After informing Ellen about Abboud, Court and the president move to the Red Sea coastline, where Hightower kills Abboud with a sniper rifle. Distraught, Gentry later tracks him down to a yacht in the Red Sea, wounded after a gunfight with the Sudanese authorities. Gentry and Hightower evade the Sudanese coast guard by escaping in a mini sub; they are rescued by an asset of Gentry's former handler Sir Donald Fitzroy and later part ways.

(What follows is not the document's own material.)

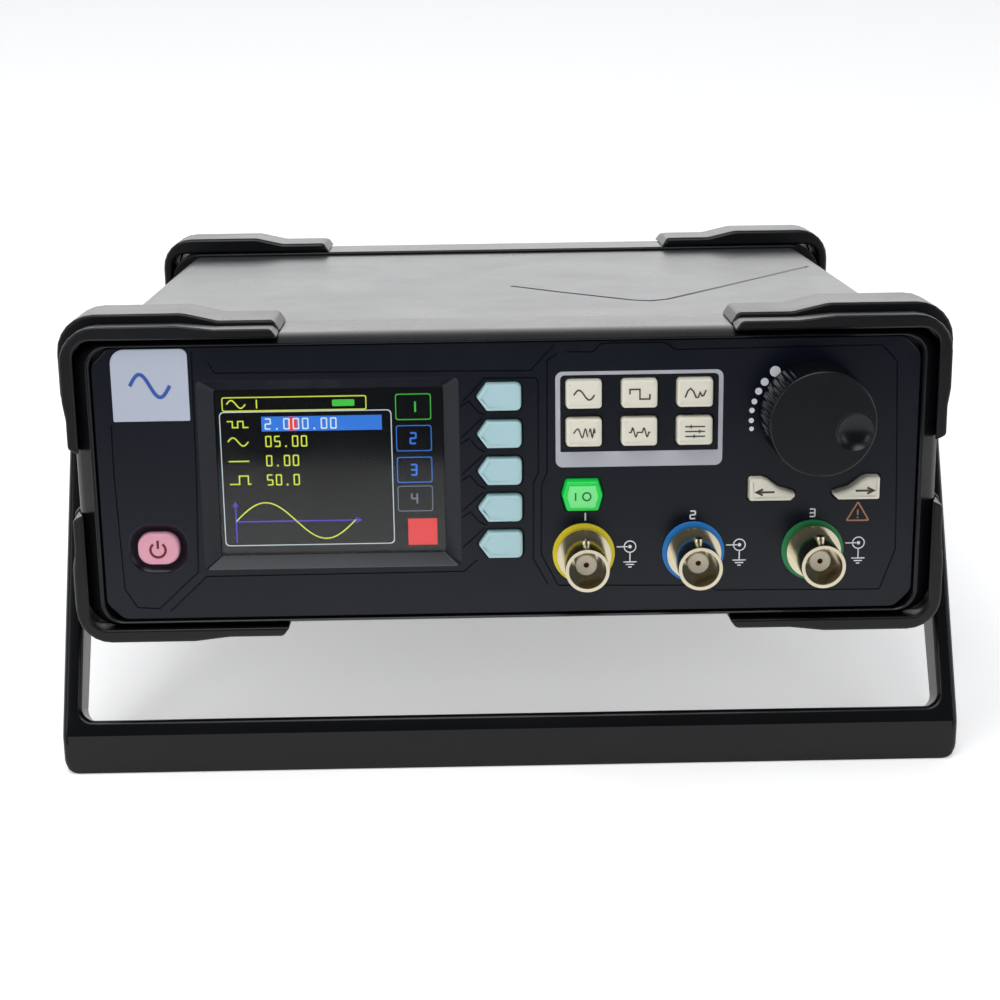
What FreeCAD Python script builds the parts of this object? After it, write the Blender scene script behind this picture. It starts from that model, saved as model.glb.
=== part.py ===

Two weeks later, Gentry tracks down the pilot of the Russian plane he had ridden to Sudan in Caracas, Venezuela. He tells him at gunpoint to inform the ICC about the Russian government's involvement in Abboud's assassination through Ellen. Gentry then calls Fitzroy, who warns him to lay low as the CIA, the FSB, and Sidorenko are hunting for him.

==Characters==
- Courtland "Court" Gentry: aka the Gray Man, aka Sierra Six, aka Violator; the former CIA Special Activities Division (Ground Branch) paramilitary operations officer; the former operative of the CIA's Autonomous Asset Development Program
- Zack Hightower: aka Sierra One; CIA Special Activities Division (Ground Branch) paramilitary operations officer, Whiskey Sierra
- Brad: aka Sierra Two; CIA Special Activities Division (Ground Branch) paramilitary operations officer, Whiskey Sierra
- Dan: aka Sierra Three; CIA Special Activities Division (Ground Branch) paramilitary operations officer, Whiskey Sierra
- Milo: aka Sierra Four; CIA Special Activities Division (Ground Branch) paramilitary operations officer, Whiskey Sierra
- Spencer: aka Sierra Five; CIA Special Activities Division (Ground Branch) paramilitary operations officer, Whiskey Sierra
- Denny Carmichael: The director of National Clandestine Service, CIA; the former head of CIA Special Activities Division
- Gregor Ivanovic Sidorenko: The Russian mob boss
- Bakri Ali Abboud: The President of Sudan
- Ellen Walsh: The special investigator, International Criminal Court
- Mario Bianchi: The owner, Speranza Internazionale (SI)
- Gennady Orloff: The Il-76 senior pilot, Rosoboronexport
- Dougal Slattery: An Irish hitman

==Development==
The novel's original title was Killer of Men. In an interview with the Memphis Flyer, Greaney compared On Target to The Gray Man: "It gets a little more introspective, more into the character of Court Gentry, his back story. The hero runs into people from his past." Gentry's addiction to painkillers was based on his own experience: "I'm a guy who went through several back surgeries. I had a whole bunch of pain medicine, and I definitely took 'em when I hurt. It's no joke. I went through a lot physically for a couple years, so I can totally relate."

==Critical reception==
Publishers Weekly reviewed the book: "What could have been a storm of clichés becomes an action-filled yet touching story of a man whose reason has long ago been subsumed by his work ethic."